Relaxation of Maastricht – not a good idea

As the financial crisis drags on, one of the big winners has certainly been euro membership. Being offered shelter from the storm of volatile exchange rates has lead to a surprising line of countries that would like to fast track EMU membership.

 

But while the potential short-term benefits for the applicants are clear (foremost access to almost unlimited funding in a major global reserve currency), those for the existing club members are much less so. In the longer-term benefits of EMU entry do not exist for either standing members or applicants.

 

I personally, have never been much of a fan of the Maastricht criteria for access into EMU for the simple fact that they are just a measure of temporary nominal rather than permanent real convergence. The difference between those two is especially important in a currency union that in all other institutional categories apart from sharing a currency is still based along national lines. If the divergence in real per capita income between member states is large, the desirable catch up process implies a need for significant swings in the current account position. But if neither labour mobility (hampered within the EU by different social security systems) nor a fiscal transfer mechanism exist, the burden of adjustment has to be taken solely by workers in the form of outsized swings in unit labour costs (aka compensation). The Maasticht criteria completely ignore this factor of real convergence.

 

With the exception of Denmark – here no doubt exist either on the side of nominal nor real convergence with EMU – I don’t see a potential candidate that would meet even the nominal convergence criteria. But adding further cases in excess of the currently troubled countries at EMU’s periphery that would have to do their balance-of-payments adjustment the hard way within EMU, is certainly over the top.

 

While the Maastricht criteria are less-than-useful in themselves to determine EMU membership, watering them down to “no-convergence-at-all” is not an appropriate solution either.
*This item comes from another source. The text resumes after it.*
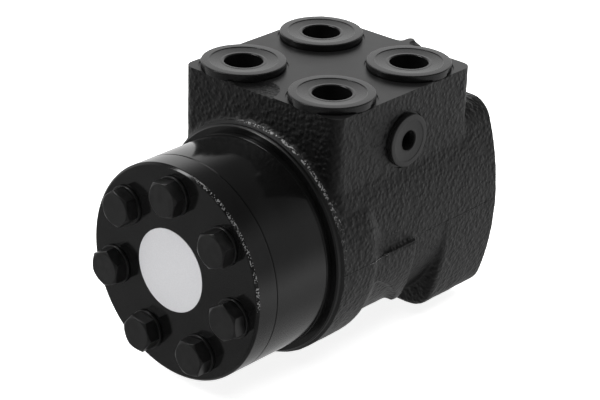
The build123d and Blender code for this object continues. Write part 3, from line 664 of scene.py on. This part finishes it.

2 Responses to "Relaxation of Maastricht – not a good idea"

  1. TA, Hungary   February 16, 2009 at 4:03 am

    Which hurts more? Not to allow troubled CEECs, and let to collapse their currencies, which would than may break down Italy, Austria, Belgium, Holland through their banks? Or allowing immediately into the euro-zone the CEECs, whose economies are more or less integrated into the eurozone anyway and see what happening after that? I guess, the first version may lead to catastrophe within half year, the second version may avert the catastrophe. Anyway, as far as I see the number of current memberstates, none of the CEECs would fare worse inside the euro-zone than Spain, Ireland, Greece, Italy. Moreover, with the heavy devaluation of their currencies (and sure Baltic countries has to leave the peg also within very short time) these countries may better equipped now to euro membership than Ireland, Spain, Slovakia etc.

  2. David F. Milleker   February 16, 2009 at 3:09 pm

    Well, the CEECs have two options a) accept devaluation and the massive short-run growth problems that come with this currency realignment but gain competitiveness for the long run or b) offer sufficiently high interest risk premia by raising interest rates.Joining EMU would just postpone the day of reckoning for the economic adjustment would then take the form or years of stagnation in order to get current account imbalances sorted out. Whether the CEECs are better equiped to deal with real wage adjustments in order to facilitate a current account adjustment, I don’t have a reasonable guess on. But I can hardly imagine that EMU needs even more countries with this kind of problem right now. And: Italy and Spain joined EMU with a current account surplus position while at the moment none of the CEECs has this kind of advantage.